Os olhos do Planalto estão fixos em três letrinhas – RDC -, o tal Regime Diferenciado de Contratações que permite fazer tudo e muito mais em nome da Copa das Confederações, em 2013, da Copa do Mundo de 2014 e da Olimpíada de 2016.
O RDC, embutido na Medida Provisória 521 – um engana-trouxa de 53 artigos, dois sobre atividades de médicos residentes e outro sobre gratificações temporárias, apelidada, com precisão, de barriga de aluguel pela jornalista Dora Kramer – é uma autorização expressa para burlar a lei. Confere poderes que seriam públicos às empreiteiras vencedoras de licitações feitas a toque de caixa, que dispensam até mesmo projeto básico. Inventa facilidades para aditar contratos e regalias para atender às necessidades da Fifa.
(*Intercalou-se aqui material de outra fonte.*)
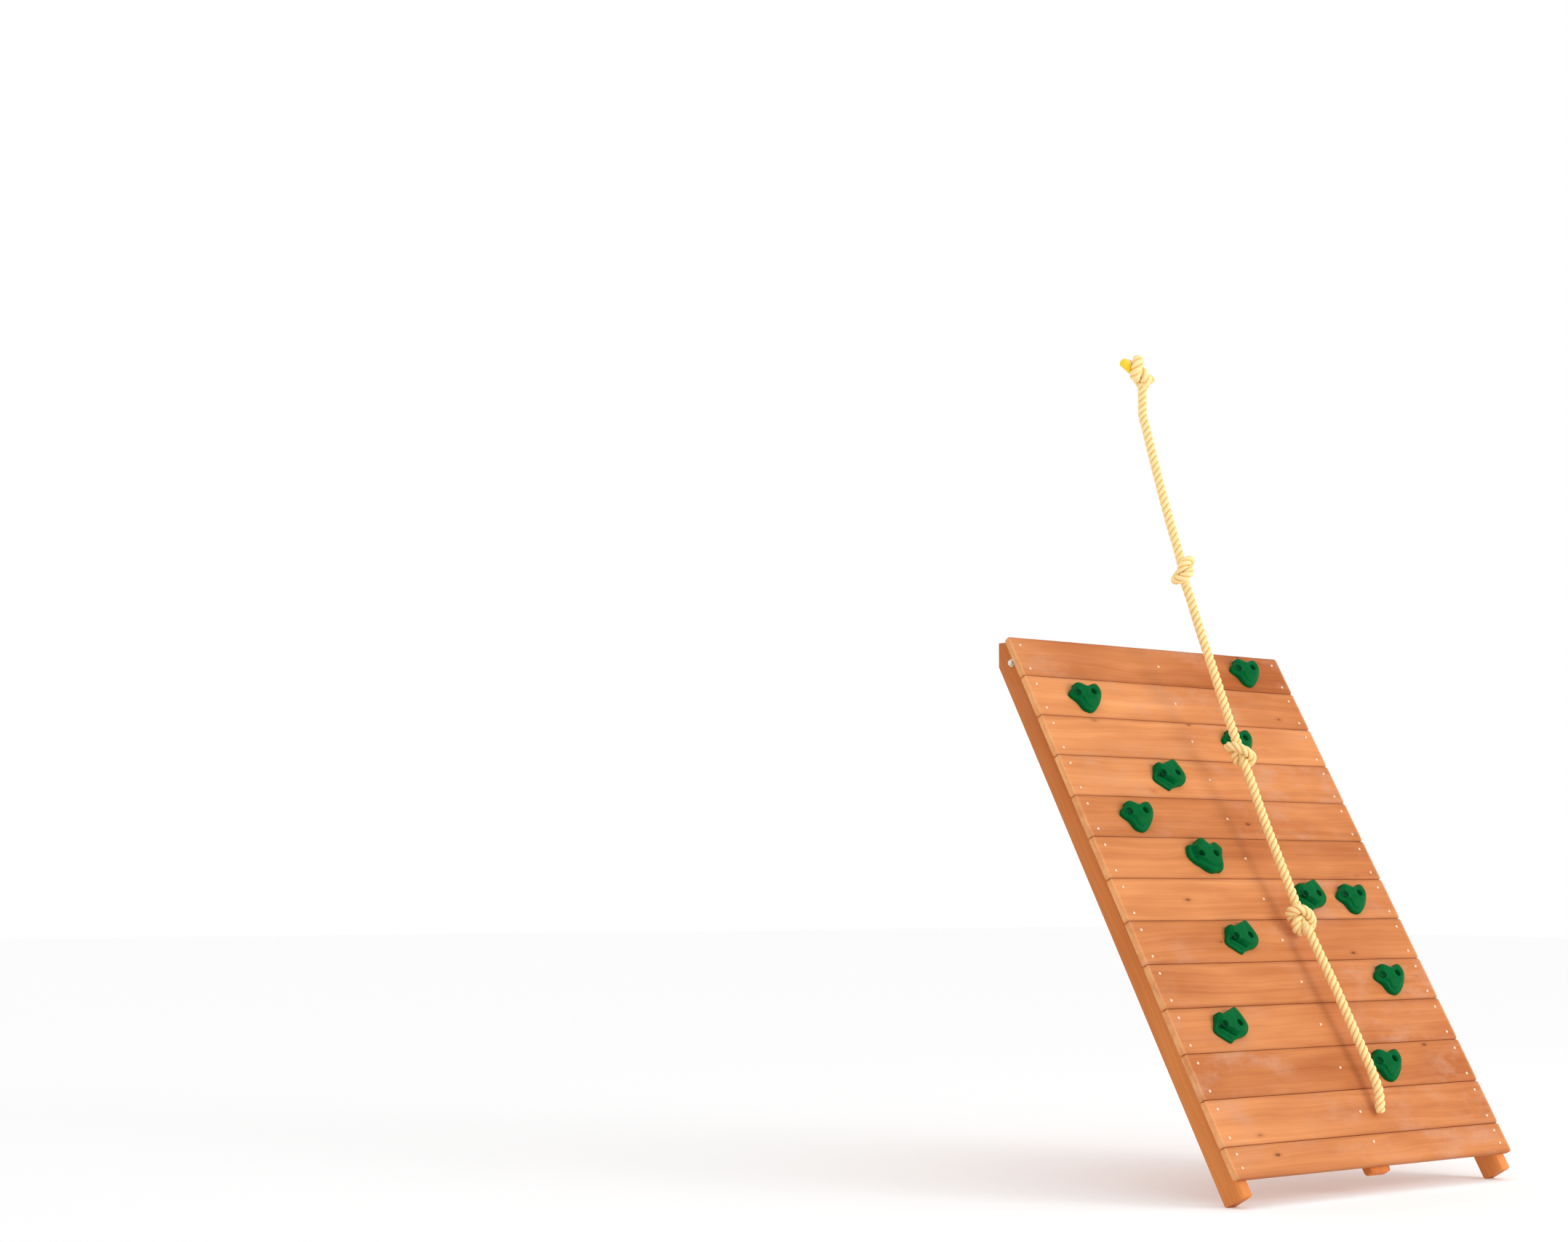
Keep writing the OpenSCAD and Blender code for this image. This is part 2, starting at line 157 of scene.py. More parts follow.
class Shader:
    """A Principled material, with short names for the nodes that feed it."""

    def __init__(self, name, **sockets):
        self.material = bpy.data.materials.new(name)
        self.material.use_nodes = True
        self.tree = self.material.node_tree
        self.bsdf = self.tree.nodes["Principled BSDF"]
        for key, value in sockets.items():
            self.bsdf.inputs[key.replace("_", " ")].default_value = value

    def node(self, kind, inputs=(), **settings):
        made = self.tree.nodes.new(kind)
        for key, value in settings.items():
            setattr(made, key, value)
        for key, value in dict(inputs).items():
            self.feed(made.inputs[key], value)
        return made

    def feed(self, socket, value):
        if isinstance(value, bpy.types.NodeSocket):
            self.tree.links.new(value, socket)
        else:
            socket.default_value = value

    def coords(self, scale, offset=(0, 0, 0)):
        """The object's own coordinates, scaled along each axis and shifted."""
        vector = self.node("ShaderNodeTexCoord").outputs["Object"]
        return self.mapped(vector, scale, offset)

    def mapped(self, vector, scale, offset):
        inputs = {"Vector": vector, "Scale": scale, "Location": offset}
        return self.node("ShaderNodeMapping", inputs).outputs["Vector"]

    def noise(self, vector, detail=3.0, rough=0.55, warp=0.0):
        inputs = {"Vector": vector, "Scale": 1.0, "Detail": detail, "Roughness": rough}
        inputs["Distortion"] = warp
        return self.node("ShaderNodeTexNoise", inputs).outputs["Fac"]

    def ramp(self, factor, *stops):
        """Grey levels or colours at places from 0 to 1, given as (place, level) pairs."""
        made = self.node("ShaderNodeValToRGB", {"Fac": factor})
        elements = made.color_ramp.elements
        while len(elements) < len(stops):
            elements.new(0.5)
        for element, (place, colour) in zip(elements, stops):
            element.position = place
            value = colour if hasattr(colour, "__len__") else (colour,) * 3
            element.color = (*value, 1)
        return made.outputs["Color"]

    def fade(self, distance, reach, start, end):
        """1 at distances under start times reach, falling to 0 at end times reach."""
        return self.ramp(self.math("DIVIDE", distance, reach), (start, 1.0), (end, 0.0))

    def math(self, operation, a, b=0.0, clamp=False):
        settings = {"operation": operation, "use_clamp": clamp}
        return self.node("ShaderNodeMath", {0: a, 1: b}, **settings).outputs[0]

    def vector_math(self, operation, *vectors):
        inputs = dict(enumerate(vectors))
        return self.node("ShaderNodeVectorMath", inputs, operation=operation).outputs[0]

    def mix(self, factor, a, b):
        made = self.node("ShaderNodeMix", {0: factor}, data_type="RGBA")
        self.feed(made.inputs[6], a)
        self.feed(made.inputs[7], b)
        return made.outputs[2]

    def tint(self, colour, mask, strength, tinge):
        """Part of the way from one colour to another, where the mask is above 0."""
        return self.mix(self.math("MULTIPLY", mask, strength), colour, tinge)

    def bump(self, height, distance, strength):
        inputs = {"Height": height, "Distance": distance, "Strength": strength}
        return self.node("ShaderNodeBump", inputs).outputs["Normal"]

    def set(self, key, value):
        self.feed(self.bsdf.inputs[key], value)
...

É um caso raro em que se cria uma lei para infringir a lei.
Como não especifica quais são as obras, o vale tudo não é figura de linguagem. Do treinamento de pessoal ao trem-bala, da reforma ou construção de um novo estádio à compra de computadores para equipar futuras salas de imprensa, e o que mais se quiser. Um saco sem fundo, sem controle. Tudo com licitação frouxa.
O Ministério Público Federal foi taxativo: a RDC é inconstitucional. Emitiu seu parecer em nota técnica distribuída aos deputados na quarta-feira, dia em que o Congresso fervia com a votação do Código Florestal, abortada pelo governo na última batida do gongo. Estrategicamente adiada sine die, agora é a vez de a MP 521 voltar às luzes, mesmo com tudo que traz de obscuro.
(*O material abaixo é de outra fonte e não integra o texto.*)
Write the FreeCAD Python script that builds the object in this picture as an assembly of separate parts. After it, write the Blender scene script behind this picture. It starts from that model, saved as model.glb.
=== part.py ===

O governo Dilma, por meio do líder Cândido Vaccarezza (PT-SP), deu de ombros. Nada respeitoso com os procuradores, ele chamou a nota técnica de “panfleto”, uma “manifestação filosófica”.
A defesa do advogado-geral da União Luis Inácio Adams foi ainda mais chula. “Nosso problema é timing, não podemos adiar a Copa.” Rasgou seu diploma, mandando às favas a Constituição, simplesmente porque o tempo urge.
Mais do que isso, deixou claro qual é e sempre foi a intenção do governo: alterar a lei 8.666, reduzir o poder de fiscalização do Tribunal de Contas e do próprio Ministério Público, criar canais para escolher quem vai tocar a obra A ou B. Isso em anos pré-eleitoral e eleitoral.
Na verdade, o ex-presidente Lula nunca escondeu esse intuito. E, pelo jeito, ele fará esse gol. A seu favor e contra o país.
O Brasil pentacampeão do mundo não merecia dribles e firulas desse tipo.
Este artigo foi originalmente publicado no Blog do Noblat, em 15/5/2011.